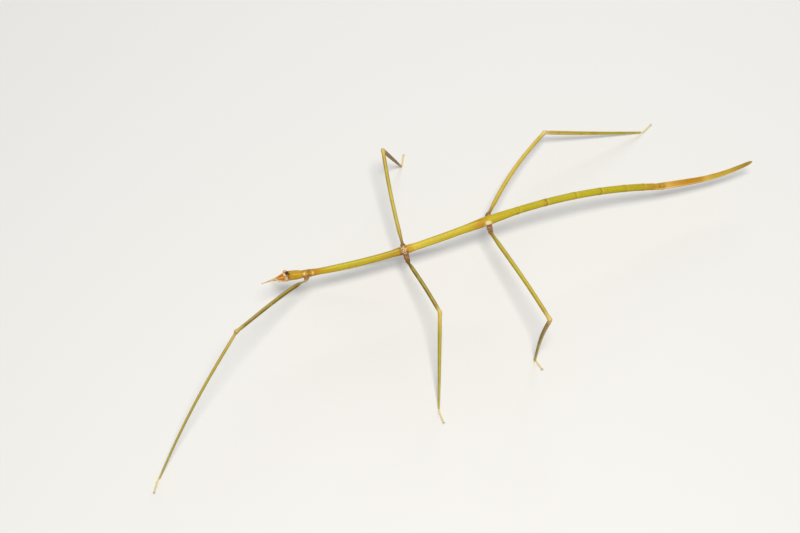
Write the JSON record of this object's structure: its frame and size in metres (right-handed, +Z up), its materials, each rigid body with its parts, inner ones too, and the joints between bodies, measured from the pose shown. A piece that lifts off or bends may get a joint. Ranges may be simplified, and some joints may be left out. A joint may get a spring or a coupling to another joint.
{
  "type": "giant stick insect",
  "caption": "Life-size still model of a giant stick insect: slim rod body, long jointed legs on flat feet, short feelers and a long pointed plate under the tail.",
  "frame": {"origin": "middle of the bounding box, on the floor under the feet", "axes": "+X along the body toward the tail, +Y toward her right side, +Z up"},
  "size_m": [0.3626, 0.1674, 0.0845],
  "materials": {
    "head": "satin yellow cuticle with faint pale streaks and a dark bar between the eyes",
    "mouthparts": "satin cream cuticle, a little pink at the joints",
    "eye": "glossy cream with a fine facet grain",
    "antenna": "satin cream, jointed",
    "thorax": "satin golden yellow cuticle, orange at the leg roots, paler toward the tail",
    "abdomen": "satin yellow-green cuticle with fine lengthwise streaks and pale ring edges",
    "operculum": "satin orange-yellow plate with pale edges",
    "leg_root": "satin reddish brown cuticle with cream spots",
    "femur": "satin olive straw with a darker stripe and cream knees",
    "tibia": "satin tan",
    "foot": "satin cream, slightly pink",
    "claw": "glossy brown"
  },
  "bodies": {
    "root": {"head": "head", "mouthparts": "mouthparts", "eye_left": "eye", "eye_right": "eye", "antenna_left": "antenna", "antenna_right": "antenna", "prothorax": "thorax", "mesothorax": "thorax", "metathorax": "thorax", "median_segment": "thorax", "abdomen_2": "abdomen", "abdomen_3": "abdomen", "abdomen_4": "abdomen", "abdomen_5": "abdomen", "abdomen_6": "abdomen", "abdomen_7": "abdomen", "abdomen_8": "abdomen", "abdomen_9": "abdomen", "abdomen_10": "abdomen", "operculum": "operculum", "cercus_left": "operculum", "cercus_right": "operculum", "coxa_fore_left": "leg_root", "femur_fore_left": "femur", "tibia_fore_left": "tibia", "tarsus_fore_left": "foot", "claws_fore_left": "claw", "coxa_fore_right": "leg_root", "femur_fore_right": "femur", "tibia_fore_right": "tibia", "tarsus_fore_right": "foot", "claws_fore_right": "claw", "coxa_mid_left": "leg_root", "femur_mid_left": "femur", "tibia_mid_left": "tibia", "tarsus_mid_left": "foot", "claws_mid_left": "claw", "coxa_mid_right": "leg_root", "femur_mid_right": "femur", "tibia_mid_right": "tibia", "tarsus_mid_right": "foot", "claws_mid_right": "claw", "coxa_hind_left": "leg_root", "femur_hind_left": "femur", "tibia_hind_left": "tibia", "tarsus_hind_left": "foot", "claws_hind_left": "claw", "coxa_hind_right": "leg_root", "femur_hind_right": "femur", "tibia_hind_right": "tibia", "tarsus_hind_right": "foot", "claws_hind_right": "claw"}
  },
  "joints": []
}
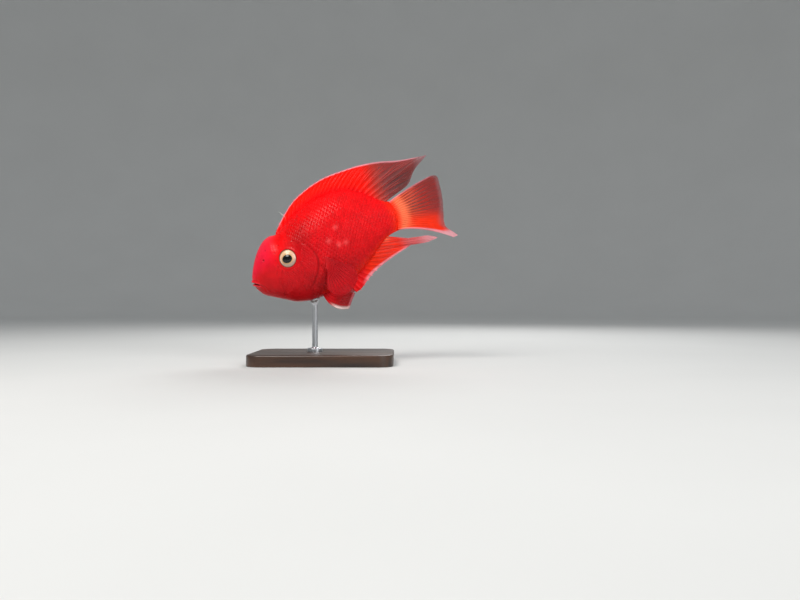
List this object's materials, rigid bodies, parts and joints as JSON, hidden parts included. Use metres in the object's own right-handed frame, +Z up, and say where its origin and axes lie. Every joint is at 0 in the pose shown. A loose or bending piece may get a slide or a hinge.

▶ _SET EXERCISE_:
Check each line of the records for "piece" and copy the ones that contain it.

▶ _WRITTEN REPLY_:
Write the JSON record of this object's structure: its frame and size in metres (right-handed, +Z up), its materials, each rigid body with its parts, inner ones too, and the joints between bodies, measured from the pose shown. A piece that lifts off or bends may get a joint. Ranges may be simplified, and some joints may be left out. A joint may get a spring or a coupling to another joint.
List this object's materials, rigid bodies, parts and joints as JSON, hidden parts included. Use metres in the object's own right-handed frame, +Z up, and say where its origin and axes lie. Every joint is at 0 in the pose shown. A loose or bending piece may get a slide or a hinge.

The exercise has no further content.